I was also limited by the constraint of legacy code. This project was not a complete rewrite, but just an idea: "can we use more information from that 32-bit hash that we recieve in without regressing any perf". We didn't have a time for a deep research or a rewrite, so I just wanted to show the result of this small exercise on how we can make things run better without rewriting the world.
I made it until Google posted an article about their use of Bloom Filters back around -2000 before I even heard of them, which is at least 25 years after they were invented. Anger was my emotion, not impostor syndrome. I went to a top ten school and none of my profs thought to mention it. Had to learn AVL trees twice though. Which I’ve used fuck-all.
First one is useful for grasping the idea second one is more comprehensive. Both try to make multiple bit loads but try to make them as independent as possible as far a I can understand.
Also hash function has huge effect on bloom filter performance. I was getting 2x perf when using xxhash3 instead of wyhash even though wyhash is a faster hash function afaik.
I doubt their hardware is any faster shuffling bits in a uint32 than a uint64, and using uint64 should have a decent benefit to the false positive rate...
It was just an oversight. Thinking about it now, u64 could have been better:
1. intra element collison goes down: 1/32 = 3.1% vs 1/64 = 1.6% -> 1.5% difference. Intra element collison doesn't mean guaranteed a FP though!
2. 64 bucket would have less variance - filter behavior would be more predictable
But there is a downside:
When switching from 32 to 64 bit word we also reduce number of array elements 2 times, doubling the contention. We are populating the filter from up to 128 threads during join phase. When the build side isn't significantly smaller than the probe side, that contention can overweight the FP improvement.

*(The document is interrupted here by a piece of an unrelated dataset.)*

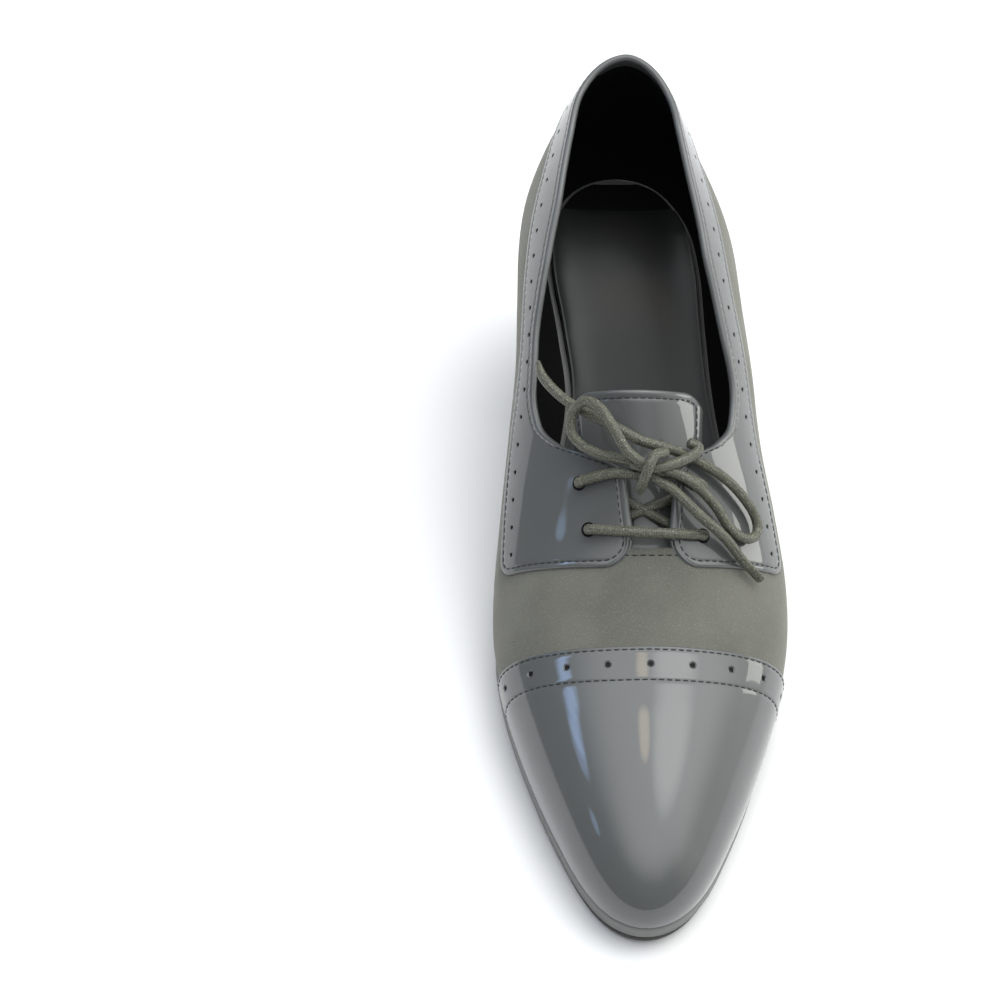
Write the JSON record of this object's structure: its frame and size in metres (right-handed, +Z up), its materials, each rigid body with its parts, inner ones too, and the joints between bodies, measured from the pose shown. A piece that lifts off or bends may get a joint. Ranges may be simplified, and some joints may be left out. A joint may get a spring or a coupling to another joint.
{
  "type": "womens heeled oxford shoe",
  "caption": "Women's lace-up oxford shoe for the left foot with a pointed cap toe, punched bands, a tied bow and a covered block heel",
  "frame": {"origin": "Centre of the shoe's box in plan, on the plane that it stands on", "axes": "+Z up, toe towards -Y, heel towards +Y, +X on the outer side of the left foot"},
  "size_m": [0.0888, 0.2546, 0.1171],
  "materials": {
    "patent": null,
    "sock": "smooth black, half gloss",
    "sole_edge": "grey painted sole edge",
    "tread": "dark matt rubber",
    "heel_cover": "grey gloss cover on a block heel",
    "lace": "round waxed cord, grey green"
  },
  "bodies": {
    "root": {"upper": "patent", "tongue": "patent", "insole": "sock", "midsole": "sole_edge", "outsole": "tread", "heel": "heel_cover", "heel_top_piece": "tread", "lace_bars": "lace", "lace_strand_medial": "lace", "lace_strand_lateral": "lace", "lace_loop_medial": "lace", "lace_loop_lateral": "lace", "lace_end_medial": "lace", "lace_end_lateral": "lace", "lace_knot_band": "lace", "lace_knot_wrap": "lace"}
  },
  "joints": []
}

It's true that a fixed size bloom filter gives better compiler performance...
But another approach is to use C++ templating so you can have say 10 different 'fixed size' implementations with no additional overhead, and at runtime select the most suitable size.
For the couple of kilobytes of extra code size, this optimisation has to be worth it assuming table size is variable and there are some stats to give cardinality estimates...

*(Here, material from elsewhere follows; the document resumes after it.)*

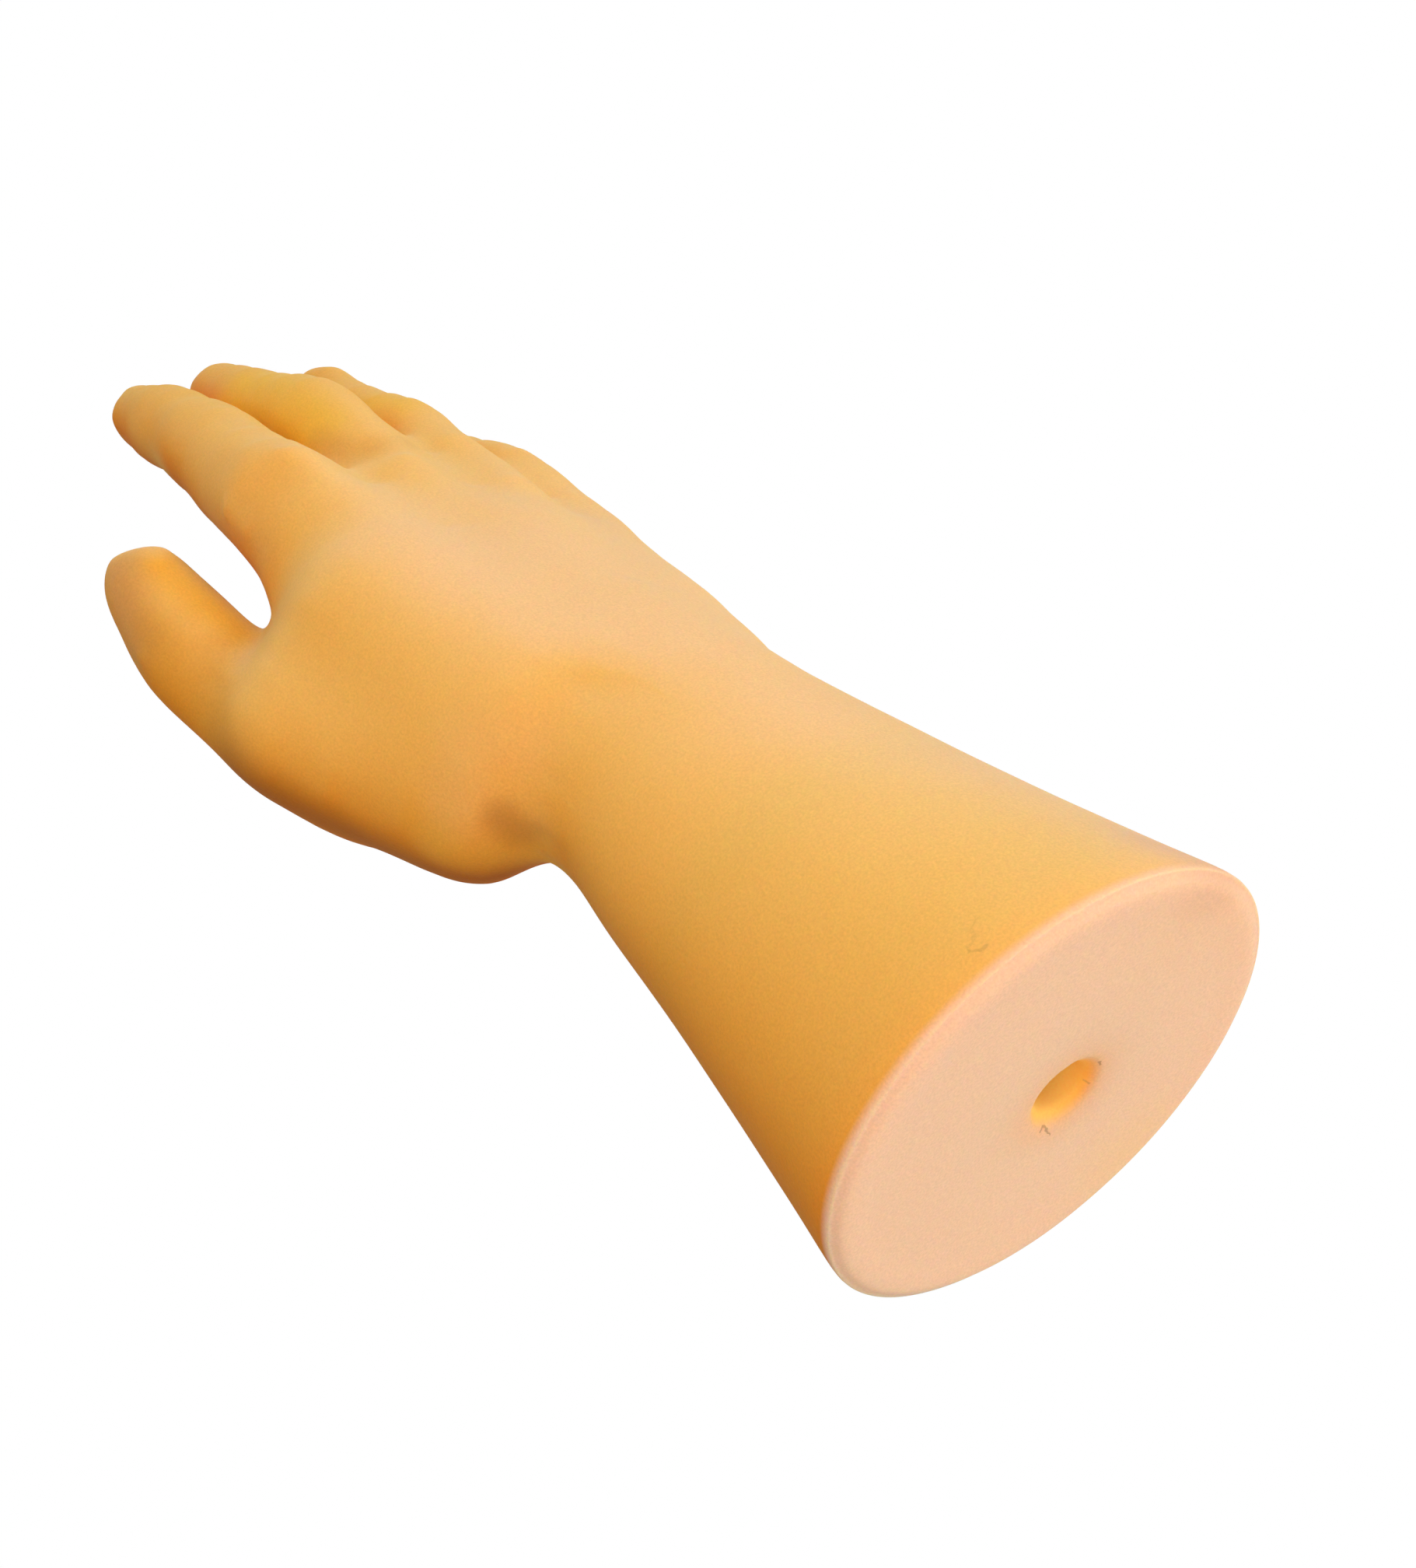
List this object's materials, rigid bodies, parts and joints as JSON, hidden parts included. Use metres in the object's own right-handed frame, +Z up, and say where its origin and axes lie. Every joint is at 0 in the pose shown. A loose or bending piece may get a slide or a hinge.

And a nitpick; Finding a match in a bloom filter isn’t a false positive, it is inconclusive.
Since bloom filter are only designed to give negatives, never positives, the concept of a false positive is nonsensical. Yeah, I get what you mean, but language is important.
16 comments
[ 2.4 ms ] story [ 63.3 ms ] threadIt seems like the authors wanted to use a single hash for performance (?). Maybe they correctly determined that naive Bloom filters have poor cache locality and reinvented block bloom filters from there.
Overall, I think block bloom filters should be the default most people reach for. They completely solve the cache locality issues (single cache miss per element lookup), and they sacrifice only like 10–15% space increase to do it. I had a simple implementation running at something like 20ns per query with maybe k=9. It would be about 9x that for native Bloom filters.

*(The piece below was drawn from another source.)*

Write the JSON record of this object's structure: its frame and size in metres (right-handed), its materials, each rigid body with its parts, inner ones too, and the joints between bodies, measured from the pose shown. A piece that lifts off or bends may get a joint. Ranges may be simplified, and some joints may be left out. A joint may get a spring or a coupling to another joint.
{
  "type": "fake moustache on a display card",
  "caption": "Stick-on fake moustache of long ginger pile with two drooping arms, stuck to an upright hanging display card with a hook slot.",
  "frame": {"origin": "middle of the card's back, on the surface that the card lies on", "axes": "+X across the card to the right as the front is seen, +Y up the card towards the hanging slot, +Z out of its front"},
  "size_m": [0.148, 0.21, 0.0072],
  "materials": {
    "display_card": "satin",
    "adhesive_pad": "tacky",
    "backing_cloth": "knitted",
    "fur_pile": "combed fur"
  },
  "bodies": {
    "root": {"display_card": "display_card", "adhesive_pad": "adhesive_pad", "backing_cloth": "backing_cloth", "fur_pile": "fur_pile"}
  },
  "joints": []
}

There’s some discussion in the article about using a single hash to come up with various indexing locations, but it’s simpler to just think of block bloom filters as:
1. Hash-0 gets you the block index
2. Hash-1 through hash-k get you the bits inside the block
If your implementation slices up a single hash to divide it into multiple smaller hashes, that’s fine.
I was also limited by the constraint of legacy code. This project was not a complete rewrite, but just an idea: "can we use more information from that 32-bit hash that we recieve in without regressing any perf". We didn't have a time for a deep research or a rewrite, so I just wanted to show the result of this small exercise on how we can make things run better without rewriting the world.
https://github.com/apache/parquet-format/blob/master/BloomFi...
https://github.com/facebook/rocksdb/blob/main/util/bloom_imp...
First one is useful for grasping the idea second one is more comprehensive. Both try to make multiple bit loads but try to make them as independent as possible as far a I can understand.
Also hash function has huge effect on bloom filter performance. I was getting 2x perf when using xxhash3 instead of wyhash even though wyhash is a faster hash function afaik.
I doubt their hardware is any faster shuffling bits in a uint32 than a uint64, and using uint64 should have a decent benefit to the false positive rate...
1. intra element collison goes down: 1/32 = 3.1% vs 1/64 = 1.6% -> 1.5% difference. Intra element collison doesn't mean guaranteed a FP though! 2. 64 bucket would have less variance - filter behavior would be more predictable
But there is a downside: When switching from 32 to 64 bit word we also reduce number of array elements 2 times, doubling the contention. We are populating the filter from up to 128 threads during join phase. When the build side isn't significantly smaller than the probe side, that contention can overweight the FP improvement.
https://www.eecs.harvard.edu/~michaelm/postscripts/handbook2...
But another approach is to use C++ templating so you can have say 10 different 'fixed size' implementations with no additional overhead, and at runtime select the most suitable size.
For the couple of kilobytes of extra code size, this optimisation has to be worth it assuming table size is variable and there are some stats to give cardinality estimates...
The ligature ← for << was a bit confusing.
And a nitpick; Finding a match in a bloom filter isn’t a false positive, it is inconclusive.
Since bloom filter are only designed to give negatives, never positives, the concept of a false positive is nonsensical. Yeah, I get what you mean, but language is important.